● Stored records:
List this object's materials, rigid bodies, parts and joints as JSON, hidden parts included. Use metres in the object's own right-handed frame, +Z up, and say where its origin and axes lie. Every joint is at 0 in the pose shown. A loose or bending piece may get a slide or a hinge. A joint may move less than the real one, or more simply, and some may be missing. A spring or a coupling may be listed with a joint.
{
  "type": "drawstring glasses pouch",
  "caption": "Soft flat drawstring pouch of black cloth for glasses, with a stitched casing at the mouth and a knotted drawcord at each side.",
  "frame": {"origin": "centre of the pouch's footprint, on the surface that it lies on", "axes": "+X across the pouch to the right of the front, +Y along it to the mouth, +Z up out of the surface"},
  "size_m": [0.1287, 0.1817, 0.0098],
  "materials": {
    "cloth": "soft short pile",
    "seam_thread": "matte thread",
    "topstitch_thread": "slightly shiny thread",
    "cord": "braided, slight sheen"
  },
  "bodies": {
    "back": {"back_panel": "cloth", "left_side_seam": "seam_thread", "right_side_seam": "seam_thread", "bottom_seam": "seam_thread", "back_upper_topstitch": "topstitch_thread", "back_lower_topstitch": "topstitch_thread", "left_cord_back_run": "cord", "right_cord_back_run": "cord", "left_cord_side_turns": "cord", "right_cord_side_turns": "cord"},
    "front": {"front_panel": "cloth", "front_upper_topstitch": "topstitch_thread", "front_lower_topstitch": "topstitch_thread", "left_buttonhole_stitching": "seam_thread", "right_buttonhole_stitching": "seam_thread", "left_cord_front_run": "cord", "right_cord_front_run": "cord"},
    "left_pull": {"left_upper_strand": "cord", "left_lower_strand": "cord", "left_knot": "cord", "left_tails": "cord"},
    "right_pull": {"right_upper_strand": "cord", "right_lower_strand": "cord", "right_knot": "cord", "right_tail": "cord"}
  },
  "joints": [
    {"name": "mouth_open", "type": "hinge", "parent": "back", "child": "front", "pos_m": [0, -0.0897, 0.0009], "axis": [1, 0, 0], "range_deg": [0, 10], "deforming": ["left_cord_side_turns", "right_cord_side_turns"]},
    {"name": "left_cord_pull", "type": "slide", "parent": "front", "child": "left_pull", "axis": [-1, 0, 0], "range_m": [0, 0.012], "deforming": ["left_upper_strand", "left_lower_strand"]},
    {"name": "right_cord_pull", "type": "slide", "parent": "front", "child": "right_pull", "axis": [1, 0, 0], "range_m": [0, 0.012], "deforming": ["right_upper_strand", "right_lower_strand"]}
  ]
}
==
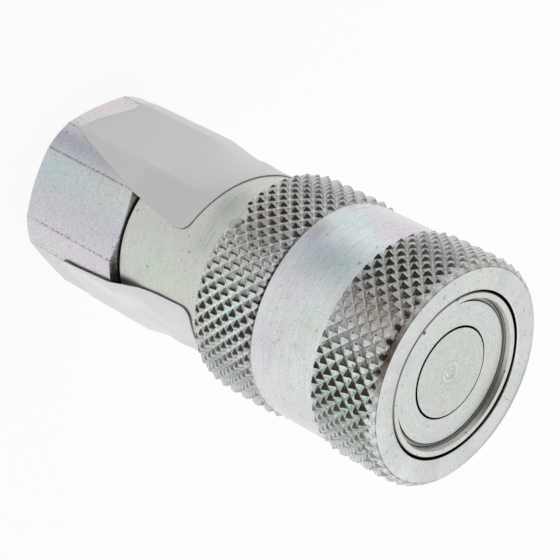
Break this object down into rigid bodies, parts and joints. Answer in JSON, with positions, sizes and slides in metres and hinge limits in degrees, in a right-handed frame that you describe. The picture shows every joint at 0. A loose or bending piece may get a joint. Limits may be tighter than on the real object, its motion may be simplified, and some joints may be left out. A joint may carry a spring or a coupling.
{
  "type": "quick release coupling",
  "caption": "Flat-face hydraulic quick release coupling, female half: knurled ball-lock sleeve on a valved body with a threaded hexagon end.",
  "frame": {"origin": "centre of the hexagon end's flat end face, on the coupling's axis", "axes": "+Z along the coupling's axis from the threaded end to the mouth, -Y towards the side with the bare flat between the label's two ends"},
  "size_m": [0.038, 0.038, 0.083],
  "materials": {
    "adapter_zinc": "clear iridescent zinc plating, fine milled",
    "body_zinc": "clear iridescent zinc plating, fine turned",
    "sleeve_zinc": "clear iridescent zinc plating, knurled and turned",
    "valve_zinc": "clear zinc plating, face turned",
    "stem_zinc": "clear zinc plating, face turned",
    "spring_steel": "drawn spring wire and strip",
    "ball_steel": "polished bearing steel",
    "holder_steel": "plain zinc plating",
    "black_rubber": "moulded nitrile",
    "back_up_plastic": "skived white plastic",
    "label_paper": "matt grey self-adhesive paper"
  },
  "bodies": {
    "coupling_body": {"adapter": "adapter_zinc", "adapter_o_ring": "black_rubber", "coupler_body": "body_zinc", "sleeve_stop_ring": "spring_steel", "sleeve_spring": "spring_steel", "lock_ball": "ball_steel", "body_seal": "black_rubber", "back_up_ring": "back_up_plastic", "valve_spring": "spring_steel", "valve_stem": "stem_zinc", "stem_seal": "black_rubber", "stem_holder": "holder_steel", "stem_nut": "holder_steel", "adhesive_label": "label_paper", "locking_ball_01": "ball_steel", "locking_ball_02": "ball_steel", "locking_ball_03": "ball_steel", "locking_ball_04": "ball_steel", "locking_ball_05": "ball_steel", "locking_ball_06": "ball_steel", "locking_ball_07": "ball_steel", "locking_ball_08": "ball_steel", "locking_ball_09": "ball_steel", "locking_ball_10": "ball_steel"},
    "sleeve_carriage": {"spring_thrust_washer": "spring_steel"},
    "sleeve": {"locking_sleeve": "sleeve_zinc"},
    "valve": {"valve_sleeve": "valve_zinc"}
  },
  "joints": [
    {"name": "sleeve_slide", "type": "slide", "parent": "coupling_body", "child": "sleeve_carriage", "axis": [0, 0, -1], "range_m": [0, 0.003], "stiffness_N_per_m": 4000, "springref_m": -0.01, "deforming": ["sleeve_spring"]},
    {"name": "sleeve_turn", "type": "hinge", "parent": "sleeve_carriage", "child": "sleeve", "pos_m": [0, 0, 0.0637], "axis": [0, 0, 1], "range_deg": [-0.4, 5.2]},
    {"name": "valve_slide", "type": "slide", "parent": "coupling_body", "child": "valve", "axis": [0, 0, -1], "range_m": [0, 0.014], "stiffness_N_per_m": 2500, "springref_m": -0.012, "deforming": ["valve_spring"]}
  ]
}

● Work to complete: Report how many lines of the listing hold the word "hinge", with nothing but the number.

● Task response: 4